Food quality, feeding preferences, survival and growth of shredders from temperate and tropical streams
Article first published online: 20 DEC 2001
Volume 46, Issue 7, pages 947–957, July 2001
How to Cite
Graça, Cressa, Gessner, Feio, Callies and Barrios (2001), Food quality, feeding preferences, survival and growth of shredders from temperate and tropical streams. Freshwater Biology, 46: 947–957. doi: 10.1046/j.1365-2427.2001.00729.x
- Issue published online: 20 DEC 2001
- Article first published online: 20 DEC 2001
- feeding preference;
- food quality;
- leaf litter;
- nutritional ecology;
- tropical streams
1. The importance of leaf quality to the nutritional ecology of lotic shredders is well established for temperate species but virtually unknown for tropical taxa. In the present study, we compared the feeding behaviour and performance of two tropical and two temperate shredders in a series of pair-wise experiments.
2. Specifically, we tested whether leaf conditioning status (stream-conditioned versus unconditioned leaves) and geographical origin (temperate Alnus glutinosa versus tropical Hura crepitans leaves) affect the food preference, survivorship, and growth of selected shredders from low and high latitudes in a consistent manner. The animals used in experiments were the caddis-flies Nectopsyche argentata and Phylloicus priapulus from Venezuela, Sericostoma vittatum from Central Portugal, and the amphipod Gammarus pulex from Northern Germany.
3. In general, all shredders exhibited the same high preference for conditioned over unconditioned leaves, irrespective of the geographical origin of the leaf or shredder species.
4. A corresponding tendency for higher growth was found for sets of animals offered conditioned leaves, with the differences in growth being clearer in the two tropical shredders. Survivorship of the two temperate species was consistently high (> 83%) regardless of the diet offered, whereas the tropical shredders survived better on conditioned (77–90%) as compared with unconditioned (54–87%) leaves, although not significantly so.

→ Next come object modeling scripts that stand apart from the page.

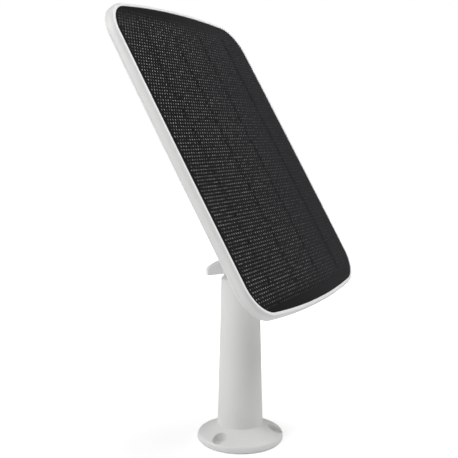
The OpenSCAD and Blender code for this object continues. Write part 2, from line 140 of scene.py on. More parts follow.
class PanelSizes(PropertyGroup):
    """Sizes of the panel's tub and of the box behind it"""
    width: length("Width", "Width of the tub", 2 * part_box("panel_shell")[1].x)
    height: length("Length", "Length of the tub", SHELL_HIGH - SHELL_LOW)
    thickness: length("Thickness", "Thickness of the tub at its edge", 6.4 * MM)
    corner_radius: length("Corner radius", "Radius of the tub's corners", 21.4 * MM)
    end_bow: length("End bow", "How far the short ends bow outwards", 5.6 * MM)
    side_bow: length("Side bow", "How far the long sides bow outwards", 0.6 * MM)
    rim_width: length("Rim width", "Width of the rim round the dark face", 2.7 * MM)
    lip_width: length("Lip width", "Width of the rim's flat front lip", 0.95 * MM)
    roll_depth: length("Roll depth", "Depth of the rounding outside that lip", 2.6 * MM)
    ledge_width: length("Ledge width", "Width of the ledge that carries the laminate", 5.4 * MM)
    ledge_depth: length("Ledge depth", "Depth of that ledge below the lip", 3.3 * MM)
    wall: length("Wall", "Thickness of the tub's back wall", 1.5 * MM)
    seam_depth: length("Seam depth", "Depth below the lip of the fine line round the side", 4.9 * MM)
    boss_radius: length("Boss radius", "Radius of the boss at the nut", 13 * MM)
    boss_foot: length("Boss foot radius", "Radius of the boss at the back wall", 15 * MM)
    box_wall: length("Box wall", "Thickness of the connection box's walls", 2 * MM)
    box_corner: length("Box corner radius", "Radius of the connection box's corners", 8 * MM)


class FilmSizes(PropertyGroup):
    """The raised dots of the textured film"""
    pitch: length("Dot pitch", "Distance between dots along a row", 2.43 * MM)
    row_pitch: length("Row pitch", "Distance between rows of dots", 2.045 * MM)
    dot_width: length("Dot width", "Width of a dot at its foot", 1.0 * MM)
    dot_length: length("Dot length", "Length of a dot at its foot", 2.0 * MM)
    dot_height: length("Dot height", "Height of a dot above the film", 0.26 * MM)
    field_width: length("Field width", "Width of the field of dots", 140 * MM)
    field_length: length("Field length", "Length of the field of dots", 186 * MM)
    strong_length: length("Strong length", "Length over which the dots show fully", 168 * MM)
    depth: length("Film depth", "Depth of the film below the lip", 0.3 * MM)
    thickness: length("Film thickness", "Thickness of the film", 0.3 * MM)


class PostSizes(PropertyGroup):
    """Sizes of the post and of its base disc"""
    base_radius: length("Base radius", "Radius of the base disc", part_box("base_post")[1].x)
    edge_radius: length("Edge radius", "Radius of the disc's rounded edge", 2.6 * MM)
    edge_height: length("Edge height", "Height of the disc's upright edge", 2.4 * MM)
    slope: turn("Slope", "Slope of the disc's conical top", 27)
    foot_radius: length("Foot radius", "Radius of the post at its foot", 14.2 * MM)
    top_radius: length("Top radius", "Radius of the post at its shoulder", 11.9 * MM)
    shoulder: length("Shoulder height", "Height of the post's shoulder", 103.1 * MM)
    bevel: length("Bevel", "Depth of the bevel above the shoulder", 2.25 * MM)
    foot_fillet: length("Foot fillet", "Radius where the post meets the disc", 0.8 * MM)
    screw_circle: length("Screw circle", "Radius of the circle through the screw holes", 21.9 * MM)
    screw_hole: length("Screw hole", "Radius of a screw's clearance hole", 2.2 * MM)
    screw_seat: length("Screw seat", "Radius of a sunk screw seat", 4.3 * MM)
    seat_floor: length("Seat floor", "Height of the sunk seats' floors", 3.2 * MM)
    screw_turn: turn("Screw direction", "Direction of the first screw hole", 173)
    rib_turn: turn("Rib direction", "Direction of the two fine ribs at the post's foot", 200)
    rib_height: length("Rib height", "Height of those ribs", 11 * MM)
    screws: IntProperty(name="Screws", description="Number of wall screws", default=3, min=2, max=6)


class JointSizes(PropertyGroup):
    """Sizes of the ball joint, its collar and the lock nut"""
    ball_radius: length("Ball radius", "Radius of the ball", 9 * MM)
    waist_radius: length("Waist radius", "Radius of the stud next to the ball", 2.5 * MM)
    stud_radius: length("Stud radius", "Radius of the stud's thread", 3.1 * MM)
    thread_pitch: length("Thread pitch", "Distance between the thread's crests", 1.27 * MM)
    gap: length("Running gap", "Clearance between turning surfaces", 0.08 * MM)
    socket_radius: length("Socket radius", "Radius of the socket inside the collar", 10.3 * MM)
    collar_radius: length("Collar radius", "Radius of the collar's hub", 12.9 * MM)
    collar_foot: length("Collar foot", "Depth of the collar's foot below the ball's centre", 7.4 * MM)
    collar_rim: length("Collar rim", "Height of the collar's rim above the ball's centre", 2.9 * MM)
    wing_reach: length("Wing reach", "Radius to the tips of the wings", 22.5 * MM)
    wing_thickness: length("Wing thickness", "Thickness of each wing", 3.6 * MM)
    wing_tip: length("Wing tip height", "Height of a wing at its tip", 3.8 * MM)
    wing_root: length("Wing root height", "Height of a wing at the hub", 9.2 * MM)
    wing_turn: turn("Wing direction", "Direction of the first wing at rest", 144)
    nut_radius: length("Nut radius", "Radius of the lock nut", 9.5 * MM)
    nut_grooves: IntProperty(name="Nut grooves", description="Grooves round the lock nut", default=24,
                             min=8, max=48)


class Finishes(PropertyGroup):
    """Colours of the finishes that show"""
    white: colour("White moulding", "Moulded parts in white", (0.80, 0.80, 0.79))
    # Painted highlight: a brighter colour laid on the tub's lip in place of the light that it catches.
    lip: colour("Lip", "Brighter lip round the dark face", (0.99, 0.99, 0.99))
    soft_white: colour("Soft white", "Lock nut and socket", (0.74, 0.74, 0.73))
    film: colour("Film", "Textured film over the cells", (0.0075, 0.0075, 0.008))
    # Painted sheen, not wear: the lighter film colour towards the right of the dark face stands in for reflected
    # light.
    film_painted_sheen: colour("Worn film", "Film towards the side that is handled", (0.028, 0.028, 0.0305))
    # Painted glints: the light colour laid on the tops of the raised dots stands in for light glinting off them.
    film_dot_glint: colour("Film dots", "Raised dots of the film", (0.95, 0.95, 0.96))
    band: colour("Ribbon bands", "Film over the ribbons", (0.003, 0.003, 0.0034))
    steel: colour("Steel", "Stud, ring and screws", (0.56, 0.57, 0.59))
    brass: colour("Brass", "Threaded insert", (0.70, 0.50, 0.22))
    rubber: colour("Black rubber", "Gasket of the connection box", (0.018, 0.018, 0.019))
    nylon: colour("Black nylon", "Cable gland", (0.025, 0.025, 0.027))


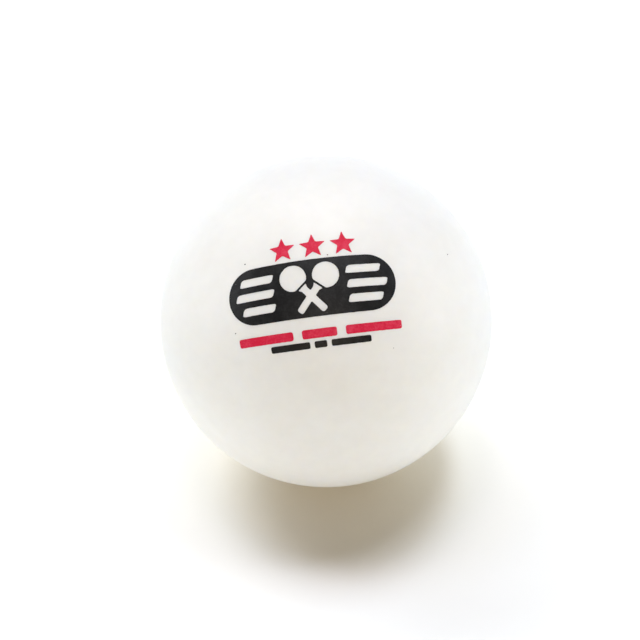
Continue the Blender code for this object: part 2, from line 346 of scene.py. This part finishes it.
def cement_material():
    """Clear yellowish cement with small bubbles."""
    material, nodes, shader, place = new_material("cement_bead")
    cloud = nodes.noise(place, scale=700.0, detail=3.0, rough=0.6)
    cells = nodes.add("ShaderNodeTexVoronoi", {"Vector": place, "Scale": 3800.0})
    distance = cells.outputs["Distance"]
    bubble = nodes.fade(distance, span=(0.10, 0.22))
    colour = nodes.mix(
        nodes.remap(cloud, span=(0.3, 0.7)), (0.80, 0.755, 0.62), (0.90, 0.875, 0.79)
    )
    nodes.fill(
        shader,
        {
            "Base Color": nodes.tint(
                colour, bubble, strength=0.35, towards=(0.95, 0.94, 0.90)
            ),
            "Roughness": nodes.remap(cloud, span=(0.3, 0.7), to=(0.20, 0.36)),
            "Normal": nodes.bump(distance, strength=0.5, distance=0.00001),
            "Subsurface Weight": 0.4,
            "Subsurface Radius": (1.0, 0.85, 0.6),
            "Subsurface Scale": 0.0006,
        },
    )
    return material


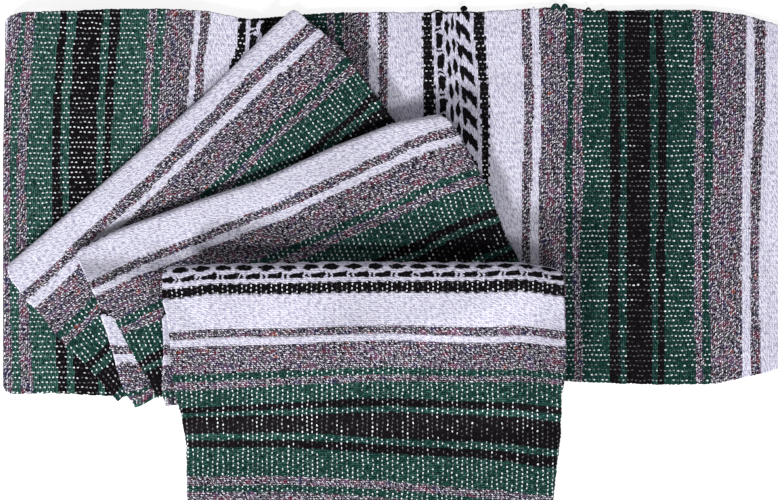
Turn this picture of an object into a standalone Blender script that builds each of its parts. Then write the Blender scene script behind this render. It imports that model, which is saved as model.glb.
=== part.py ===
"""A striped serape, folded in three across its width, then folded along its length and fanned.

The blanket lies on a flat surface. A long band lies at the back. Its left third carries a leaf
that turns back on itself, two more leaves are fanned over that, and a last one runs forward
over the pile and down to the surface. +X runs along the band, +Y points to the back, +Z is up,
and the origin is under the middle of the pile.

Every leaf is a rectangle of folded cloth with slightly uneven edges. Its stripes run along u,
from its start edge to its end edge, and v runs across them from its near fold to its far edge.
The outer cloth of a leaf is a wall that turns round its folds. The hidden layers inside it are
one solid with the edges of the plies showing at the two ends. Each leaf drapes over the leaves
below it.
"""
import math

import bmesh
import bpy
import numpy as np

MM = 0.001

# The cloth
CLOTH = 2.5 * MM           # thickness of one woven layer
GAP = 0.3 * MM             # clearance between pieces that touch
TUCK = 22 * MM             # how far a cloth turns under beyond its fold
STEP = 3 * MM              # length of the slope up to where the turned-under cloth lies
BED_CLEAR = 1.4 * MM       # extra room under a leaf where it slopes down over an edge
TUCK_CLEAR = 1.6 * MM      # extra room between the tucked-under cloth and the hidden layers
NOSE_CLEAR = 0.9 * MM      # extra room inside a fold

# The edges of the hidden layers
END_INSET = 4.5 * MM       # hidden plies lie back from the ends of the outer cloth
OPEN_INSET = 2.0 * MM      # the same where no outer cloth covers them
PLY_BULGE = 2.0 * MM       # how far each ply stands out beyond the crease between plies
PLIES = 3                  # plies that show at the ends of a leaf

# Facets
NOSE_STEPS = 4             # facets round a fold
SHARP_ANGLE = 40           # degrees between facets that are shaded as an edge

# The corners at a leaf's near fold
CORNER = 14 * MM           # radius of the corner
CORNER_CUT = 0.7           # share of that radius by which the rounded ends fall back

# One row for each leaf, from the bottom of the pile to its top, in millimetres and degrees.
# The corner is the start of the near fold, and the heading is the direction of the stripes.
# The margin says how far past the leaf's edge a leaf above stays up, and the reaches how much
# further it takes to come down past the leaf's ends and past its folds. The spread is how far
# that slope moves outward for each unit of cloth above the edge. The gap is the clearance
# under the leaves above, and the cells are the facets along and across the stripes.
LEAF_COLUMNS = ("name", "corner_x", "corner_y", "heading", "length", "depth", "height",
                "margin", "end_reach", "fold_reach", "spread", "gap", "cells_u", "cells_v")
LEAF_ROWS = (
    ("band", -426, -72, 90.0, 409, 854, 9, 4, 30, 30, 0.60, 0.3, 2, 13),
    ("left_leaf", -428, -74, 90.0, 411, 283, 8, 10, 60, 120, 0.15, 0.4, 4, 6),
    ("page_1", -427, 60, 40.75, 423, 179, 13, 10, 100, 80, 0.15, 1.0, 12, 7),
    ("under_leaf_2", -324, 19, 0.0, 413, 112, 10, 6, 90, 48, 0.50, 1.9, 12, 6),
    ("page_2", -346, 82, 20.57, 421, 182, 12, 10, 90, 66, 0.20, 2.0, 13, 11),
    ("under_leaf_3", -258, 59, 3.0, 426, 149, 8, 6, 40, 36, 0.50, 2.9, 14, 10),
    ("page_3", -255, 67, 0.0, 433, 409, 11, 0, 1, 1, 0.00, 0.0, 14, 22),
)

# How far each edge stands out beyond the plain rectangle, in millimetres: (place, distance),
# where the place is measured along v for the start and end edges and along u for the others.
EDGES = {
    ("band", "start"): ((0, 1), (60, 0), (131, 4), (324, -2), (606, -10), (707, -6),
                        (769, -7), (808, -15), (854, -28)),
    ("band", "end"): ((0, -2), (17, -1), (127, 1), (257, -8), (322, -2), (368, 0), (516, 1),
                      (603, 6), (635, 2), (754, 3), (797, -2), (824, -9), (854, -20)),
    ("left_leaf", "start"): ((0, 2), (60, 1), (131, 5), (283, -1)),
    ("left_leaf", "end"): ((0, -1), (17, 0), (127, 4), (171, 4), (225, 1), (257, -6), (283, -9)),
    ("left_leaf", "near"): ((0, 0), (260, 0), (356, -2), (411, -6)),
    ("page_1", "start"): ((0, 0), (39, 4), (60, 1), (86, 4), (137, 0), (179, 0)),
    ("page_1", "end"): ((0, 7), (8, 3), (16, 3), (39, 8), (54, 11), (75, 8), (129, 3), (179, 0)),
    ("page_1", "far"): ((0, 11), (30, 9), (90, 0), (423, 0)),
    ("under_leaf_2", "start"): ((0, 2), (21, -6), (43, -13), (69, -20), (87, -26), (102, -34),
                                (112, -42)),
    ("under_leaf_2", "far"): ((0, 0), (42, 0), (65, -14), (108, -17), (413, -24)),
    ("page_2", "start"): ((0, 5), (25, 3), (69, 0), (80, -8), (114, -14), (137, -17),
                          (182, -25)),
    ("page_2", "end"): ((0, 0), (25, 7), (63, 12), (95, 17), (147, 16), (182, 21)),
    ("page_2", "near"): ((0, -1), (45, 4), (140, 3), (210, 0), (298, 6), (366, 7), (421, -2)),
    ("under_leaf_3", "start"): ((0, -14), (24, -14), (44, 0), (78, 0), (123, 4), (140, 4),
                                (149, 0)),
    ("under_leaf_3", "near"): ((0, -7), (60, -6), (200, -12), (360, -24), (426, -44)),
    ("page_3", "start"): ((0, 0), (40, -1), (56, -6), (84, -9), (100, -9), (121, -12),
                          (139, -15), (152, -18), (171, -23), (203, -26), (408, -27)),
    ("page_3", "end"): ((0, 0), (80, 3), (118, 3), (137, -2), (177, -2), (256, -11), (408, -12)),
    ("page_3", "near"): ((0, -5), (53, -2), (192, 1), (386, 0), (433, -8)),
}

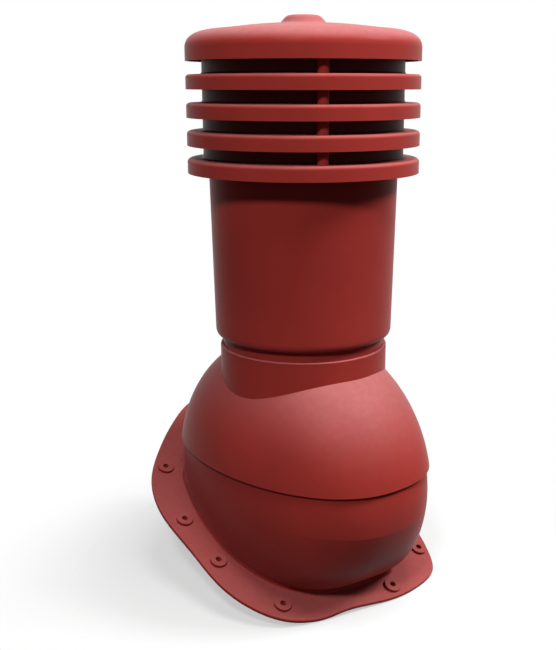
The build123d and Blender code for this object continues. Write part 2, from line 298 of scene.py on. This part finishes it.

5. With the exception of the temperate S. vittatum, shredders did not select or perform better on leaves to which they had previously been exposed, indicating a potential adaptation to native leaf species is over-ridden by intrinsic leaf properties.
6. Taken together, the results of this study suggest that tropical shredders may exhibit the same basic patterns of food exploitation as their temperate counterparts. Consequently, current concepts relating to the role of shredders in stream detritus dynamics may well be applicable to tropical streams, although essentially derived from temperate systems.